Science Film Festival “We don’t want to just show films and then send the audience home”
Joshua Pyae Sone Oo (23) works as a Program Assistant and IT specialist at the Goethe-Institut Myanmar. Even prior to the opening of the Institute in February 2014, he held this position in Yangon, representing and supporting the Goethe-Institut. Since 2012 he has, among other things, assisted Daphne Wolf, who worked with us locally from 2007 to 2013, in the organization of the Science Film Festival (SFF). We spoke with him about the beginnings of the festival.
The Goethe-Institut in Myanmar officially opened in February 2014. But the Science Film Festival (SFF) is being held for the third time. How does that work?
Joshua Pyae Soe Oo | © Goethe-Institut Myanmar /Valeria Turrisi Although the official opening was not until 2014, the Goethe-Institut has long been active in Myanmar. That’s why this is already the time third around for the Science Film Festival. In fact, the Science Film Festival has actually existed since 2005, in 13 different countries. We in Myanmar came on board in 2012. I think it's great to use this format to give children the opportunity to gain new experiences.
The organizational implementation in 2012 and 2013 was not easy, due to the fact that the Goethe-Institut was not yet physically present in Myanmar. The first thing was just getting permission from the Ministry, but of course there was also the search for sponsors and many other areas. We had to convince everyone that we were really working on behalf of an institution. In the end, however, both festivals were a great success. Many local social enterprises helped us, and we cannot forget the young people who made themselves available as volunteers.
Film festivals in Myanmar are recently enjoying quite a boom. What sets the Science Film Festival apart from other festivals?
Unlike the other festivals, the SFF is aimed directly at children. Of course, we don’t want to just show films and then send the audience home. The SFF is a so-called edutainment program, so it sees its job as being not only in the area of education, but also in the entertainment sector. In addition to the film screenings we conduct experiments with the children, let them try things for themselves and actively gain experience. We give them the opportunity to ask questions and understand what they’ve seen.
Amazed audience | Photo: Joshua Pyae Sone Oo Why do you think it is important to show films about science to children? At first glance this seems to be a rather dry subject.
Exactly that is our mission: to make science more accessible and interesting for children. Of course, they already know a little about science, they learn that in school. We want to help them to reflect on what they have learned and to internalize it, but also to let them learn new things and give them the opportunity to investigate topics more intensively. They can take the theory they have seen in a film, and try it out with us in practice. In the process, they recognize that science is a part of everyday life. The children learn, for example, how dangerous it is to throw plastic bags into the water or onto the street, and learn why we should plant trees.
What can the audience expect on the topic “Future Technologies” 2014?
To be honest, this issue is a huge challenge and requires a lot from the audience, even those who are already studying.
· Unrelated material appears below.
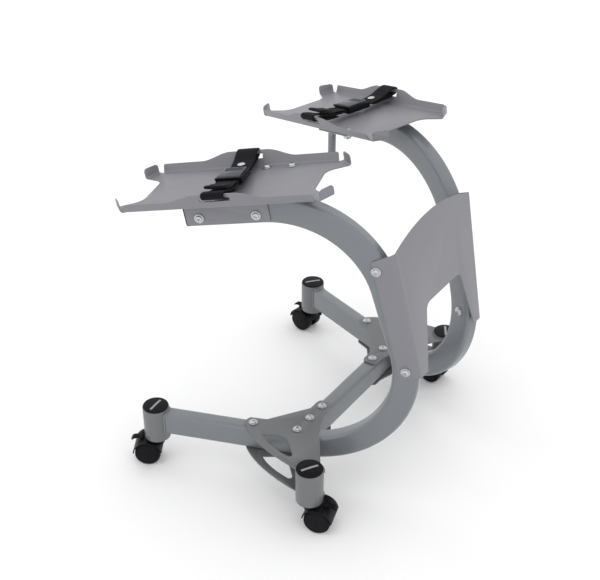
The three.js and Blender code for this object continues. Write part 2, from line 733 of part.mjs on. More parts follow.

But the films we show are not limited to the field of technology. Science in relation to nature and science in everyday life are also addressed. We have received 277 film submissions from 50 countries. But for the screenings in Myanmar we will select only 20 to 25 films.
The Volunteers | Photo: Joshua Pyae Sone Oo According to what criteria are the films selected?
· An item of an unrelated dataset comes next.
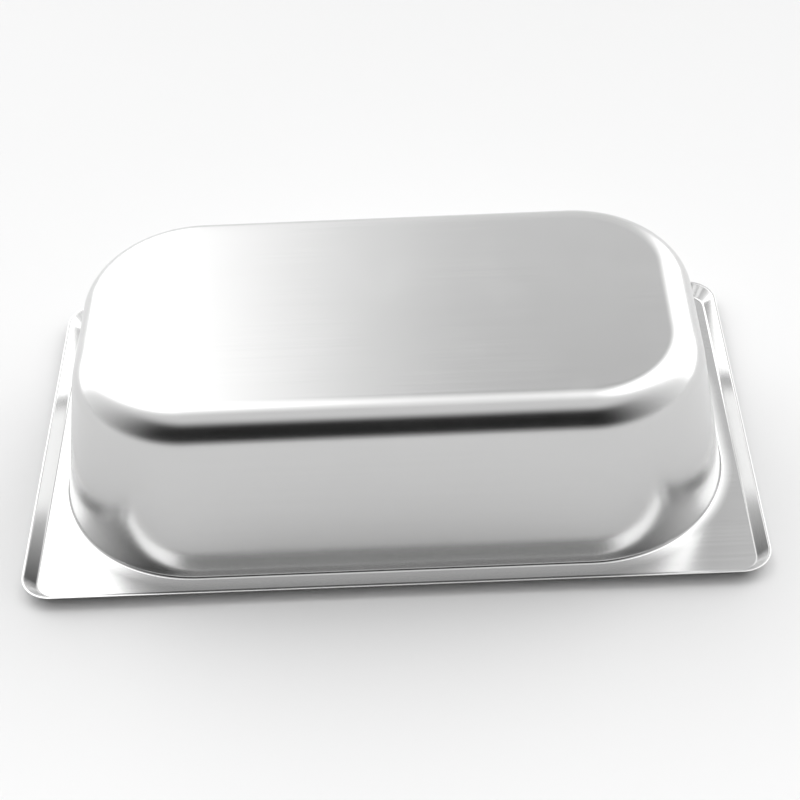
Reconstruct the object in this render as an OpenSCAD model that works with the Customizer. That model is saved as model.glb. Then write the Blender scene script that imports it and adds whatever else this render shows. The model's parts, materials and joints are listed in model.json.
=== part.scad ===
// Quarter-size food pan, drawn in one piece from stainless sheet.
// The opening faces +Z, the length runs along X, and the origin is the middle of the base.

/* [Overall size] */
// Length over the rim, along X
rim_length = 265; // [200:1:400]
// Width over the rim, along Y
rim_width = 162; // [140:1:330]
// Height from the base to the top of the rim
pan_depth = 65; // [40:1:150]
// Thickness of the sheet
sheet = 0.8; // [0.5:0.1:1]

/* [Tub] */
// Slope of the walls from upright, in degrees, so that pans nest
wall_draft = 9.9; // [4:0.1:12]
// Plan radius of the upright corners, taken where the wall meets the rim
corner_radius = 53.7; // [40:0.1:58]
// Outside radius between the base and the walls
base_radius = 13.7; // [8:0.1:20]
// Radius under the rim, between the wall and the rim
rim_blend = 1.3; // [0.8:0.1:3]

/* [Rim] */
// Width of the whole rim, from the wall to the outer edge
rim_shelf = 9.5; // [9:0.1:12]
// How far the sloped lip reaches out from its fold
lip_reach = 4.7; // [3.5:0.1:5]
// How steeply the lip turns down from the flat, in degrees
lip_angle = 49; // [35:1:60]
// Radius inside the fold
fold_radius = 1.2; // [0.4:0.1:1.5]
// Plan radius of the rim's outer corners
lip_corner_radius = 11.5; // [8:0.1:14]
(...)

First and foremost, it is important that the films are easily understandable for young viewers. Also, extensive background knowledge on specific topics should not be required. We want to present a broad variety of films and also offer the opportunity to participate in a range of additional activities. Each topic dealt with in the films should also be useful in the daily lives of the children.
What experiences have you had in the last three years and how has the festival evolved since the beginning?
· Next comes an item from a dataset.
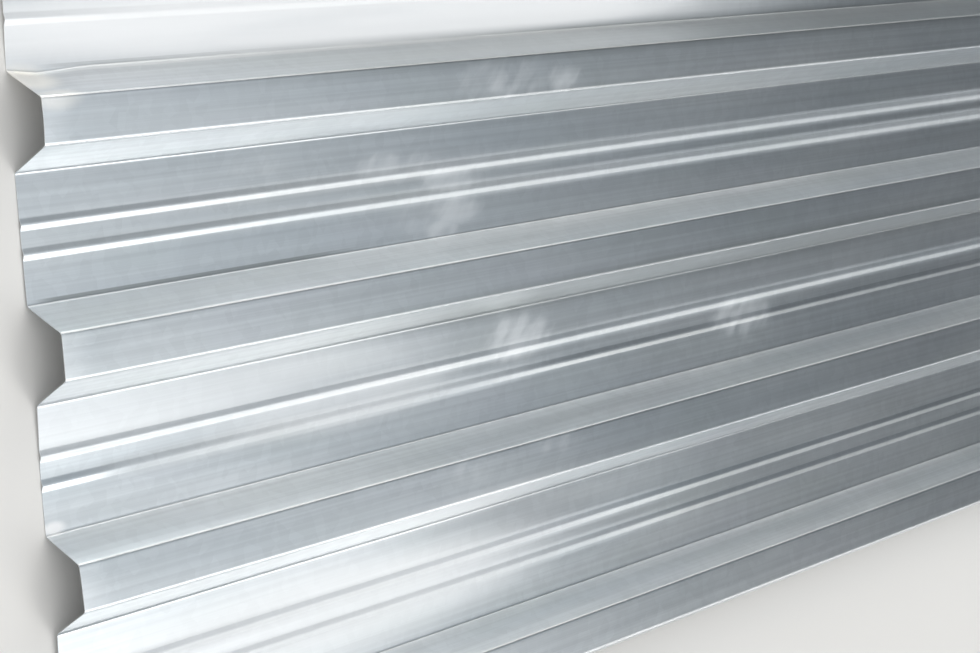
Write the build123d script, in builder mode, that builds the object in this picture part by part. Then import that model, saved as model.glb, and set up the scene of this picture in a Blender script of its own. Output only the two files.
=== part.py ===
from build123d import *
import os

os.makedirs("parts", exist_ok=True)

# One roll-formed roofing sheet of zinc-coated steel, in millimetres.
# X runs along the ribs, Y across the sheet and Z up. The origin is at the middle of
# the footprint, on the level that the undersides of the pans rest on.

# Driving dimensions of the sheet
SHEET_LENGTH = 3000.0
STEEL_THICKNESS = 0.5

# Ribs: flat-topped, with a sloped web on each side
RIB_COUNT = 5
RIB_PITCH = 171.5
RIB_HEIGHT = 36.5  # from the underside of a pan to the top of a crest
CREST_WIDTH = 35.0  # between the two fold lines of a crest
WEB_RUN = 19.0  # how far a web reaches sideways
FOLD_RADIUS = 3.0  # inside of the folds between pan, web and crest

# Stiffening beads: two low ridges along each pan
BEAD_SPACING = 22.0
BEAD_WIDTH = 9.0
BEAD_HEIGHT = 1.6
BEAD_FOLD_RADIUS = 3.0

# Lips: the short turned-down edges of the two outer ribs, which lap over the next sheet
LIP_RUN = 6.5

# The section is drawn along the underside of the steel, so a fold that opens upwards
# has the steel's thickness added to its radius, and one that opens downwards has not
FOOT_RADIUS = FOLD_RADIUS + STEEL_THICKNESS
BEAD_FOOT_RADIUS = BEAD_FOLD_RADIUS + STEEL_THICKNESS
CREST_LEVEL = RIB_HEIGHT - STEEL_THICKNESS
HALF_CREST = CREST_WIDTH / 2
HALF_BEAD = BEAD_WIDTH / 2
LIP_DROP = LIP_RUN * CREST_LEVEL / WEB_RUN
HALF_COVER = RIB_PITCH * (RIB_COUNT - 1) / 2


def rib_folds(middle):
    """Folds of a whole rib as (y, z, radius), from its left foot to its right foot."""
    return [
        (middle - HALF_CREST - WEB_RUN, 0, FOOT_RADIUS),
        (middle - HALF_CREST, CREST_LEVEL, FOLD_RADIUS),
        (middle + HALF_CREST, CREST_LEVEL, FOLD_RADIUS),
        (middle + HALF_CREST + WEB_RUN, 0, FOOT_RADIUS),
    ]


def bead_folds(middle):
    """Folds of one stiffening bead as (y, z, radius)."""
    return [
        (middle - HALF_BEAD, 0, BEAD_FOOT_RADIUS),
        (middle, BEAD_HEIGHT, BEAD_FOLD_RADIUS),
        (middle + HALF_BEAD, 0, BEAD_FOOT_RADIUS),
    ]


def pan_folds(middle):
    """Folds of the two beads that stiffen a pan."""
    return bead_folds(middle - BEAD_SPACING / 2) + bead_folds(middle + BEAD_SPACING / 2)


def sheet_folds():
    """Every fold of the sheet, from the lip of the left rib to the lip of the right rib."""
    left_lip = (-HALF_COVER - HALF_CREST - LIP_RUN, CREST_LEVEL - LIP_DROP, 0)
    right_lip = (HALF_COVER + HALF_CREST + LIP_RUN, CREST_LEVEL - LIP_DROP, 0)
    folds = [left_lip]
    for rib in range(RIB_COUNT):
        rib_middle = -HALF_COVER + rib * RIB_PITCH
        corners = rib_folds(rib_middle)
        # The outer ribs keep only their inner web; the lip takes the place of the other
        if rib == 0:
            corners = corners[1:]
        if rib == RIB_COUNT - 1:
            corners = corners[:-1]
        folds += corners
        if rib < RIB_COUNT - 1:
            folds += pan_folds(rib_middle + RIB_PITCH / 2)
    folds.append(right_lip)
    return folds


folds = sheet_folds()
section_points = [(y, z) for y, z, radius in folds]
section_radii = [radius for y, z, radius in folds[1:-1]]

with BuildPart() as corrugated_sheet:
    with BuildSketch(Plane.YZ.offset(-SHEET_LENGTH / 2)) as section:
        with BuildLine():
            FilletPolyline(*section_points, radius=section_radii)
            offset(amount=STEEL_THICKNESS, side=Side.LEFT)
        make_face()
    extrude(amount=SHEET_LENGTH)

corrugated_sheet.part.label = "corrugated_sheet"
export_step(corrugated_sheet.part, "parts/corrugated_sheet.step")
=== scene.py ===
import bpy
import math
import numpy as np
from mathutils import Matrix, Vector


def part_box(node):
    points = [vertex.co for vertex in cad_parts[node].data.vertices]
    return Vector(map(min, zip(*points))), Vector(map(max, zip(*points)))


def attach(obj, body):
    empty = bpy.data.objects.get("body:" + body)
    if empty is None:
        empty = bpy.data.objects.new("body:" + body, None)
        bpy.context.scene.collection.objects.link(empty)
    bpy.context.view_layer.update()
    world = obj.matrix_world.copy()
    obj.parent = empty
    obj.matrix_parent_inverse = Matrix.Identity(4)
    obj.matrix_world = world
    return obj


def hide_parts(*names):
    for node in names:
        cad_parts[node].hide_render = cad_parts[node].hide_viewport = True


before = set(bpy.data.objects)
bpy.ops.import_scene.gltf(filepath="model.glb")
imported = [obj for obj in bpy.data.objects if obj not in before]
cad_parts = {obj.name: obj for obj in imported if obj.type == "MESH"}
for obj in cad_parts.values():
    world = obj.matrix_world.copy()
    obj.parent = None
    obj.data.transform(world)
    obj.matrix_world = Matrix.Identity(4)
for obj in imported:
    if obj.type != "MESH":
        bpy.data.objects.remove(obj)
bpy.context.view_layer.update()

# Sizes of the sheet, in metres. X runs along the ribs, Y across, Z up.
low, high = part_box("corrugated_sheet")
SHEET_LENGTH = high.x - low.x
RIB_HEIGHT = high.z - low.z
STEEL = 0.0005
RIB_COUNT = 5
RIB_PITCH = 0.1715
CREST_WIDTH = 0.035
WEB_RUN = 0.019
FOLD_RADIUS = 0.003
BEAD_SPACING = 0.022
BEAD_WIDTH = 0.009
BEAD_HEIGHT = 0.0016
BEAD_FOLD_RADIUS = 0.003
LIP_RUN = 0.0065

CREST_LEVEL = RIB_HEIGHT - STEEL
HALF_COVER = RIB_PITCH * (RIB_COUNT - 1) / 2
HALF_CREST = CREST_WIDTH / 2
HALF_BEAD = BEAD_WIDTH / 2
RIB_FOOT = HALF_CREST + WEB_RUN
HALF_PAN = RIB_PITCH / 2 - RIB_FOOT

# How finely the sheet is drawn
FOLD_STEPS = 6          # facets round a fold between pan, web and crest
BEAD_STEPS = 3          # facets round each fold of a bead
FLAT_STEP = 0.008       # widest strip of a flat
FOLD_MARGIN = 0.0006    # narrow strip beside a fold, which keeps its shading off the flat
SHORT_FLAT = 0.0024     # a flat shorter than this gets no strips of its own
STATION_STEP = 0.03     # spacing of the stations along the ribs
CLOSE_STEP = 0.005      # spacing of the stations beside a cut end
CLOSE_STRETCH = 0.035   # length at each end that has the closest stations
END_STEP = 0.0125       # spacing of the next stations
END_STRETCH = 0.12      # length at each end up to where those go
END_MARGIN = 0.0003     # narrow strip beside a cut end, which keeps its shading off the flats

# How the flats of this sheet lean, as the rise in Z per metre towards +Y. The pans are given as
# (low-Y part, high-Y part, place where they meet), and both lists start at the lowest Y.
PAN_SLOPES = (
    (0.028, 0.045, 0.0),
    (-0.014, 0.052, -0.003),
    (-0.016, -0.010, 0.0),
    (0.060, -0.015, 0.0),
)
CREST_SLOPES = (0.0, -0.050, -0.012, 0.035, 0.0)
SLOPE_BLEND = 0.008     # half-width of the stretch of a pan where its two slopes meet
SLOPE_DRIFT = 0.22      # share by which a slope changes along the sheet
CREST_WANDER = 0.004    # further change of a crest's slope
CREST_CROWN = 0.0002    # how far the edges of a crest lie under its middle
CANNING = 0.00022       # height of the long shallow buckles of a pan
BUCKLE_PLACE = 0.6      # where the buckles lie on either side, as a share of the half-pan
BUCKLE_SPREAD = 0.3     # how wide they are, as a share of it
WEB_WAVE = 0.00025      # sideways waviness of a web
END_CURL = 0.0008       # how far the crests dip at a cut end
END_CURL_LENGTH = 0.03
CORNER_DIP = 0.0009     # how much further one corner of the creased rib's crest dips

# Random waves along the sheet: each is a sum of sines, whose lengths lie between two limits
RELIEF_SEED = 7
SINES = 4
SINE_HEIGHT = 0.5
DRIFT_LENGTHS = (0.4, 1.3)
WANDER_LENGTHS = (0.3, 0.9)
BUCKLE_LENGTHS = (0.25, 0.8)
WEB_LENGTHS = (0.2, 0.7)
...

The best experience was in 2013. We were at very many different places: Yangon, Mandalay, Mon State, Kayah State, Shan State and in several delta regions. A total of more than 10,000 spectators came. That was three times more than in 2012. This success was a wonderful validation of our work. I very much hope that this year we can visit new places, cities and regions. I want to reach more people and hope that the Ministry of Education, local organizations, social groups and companies will all pull together with us and support us.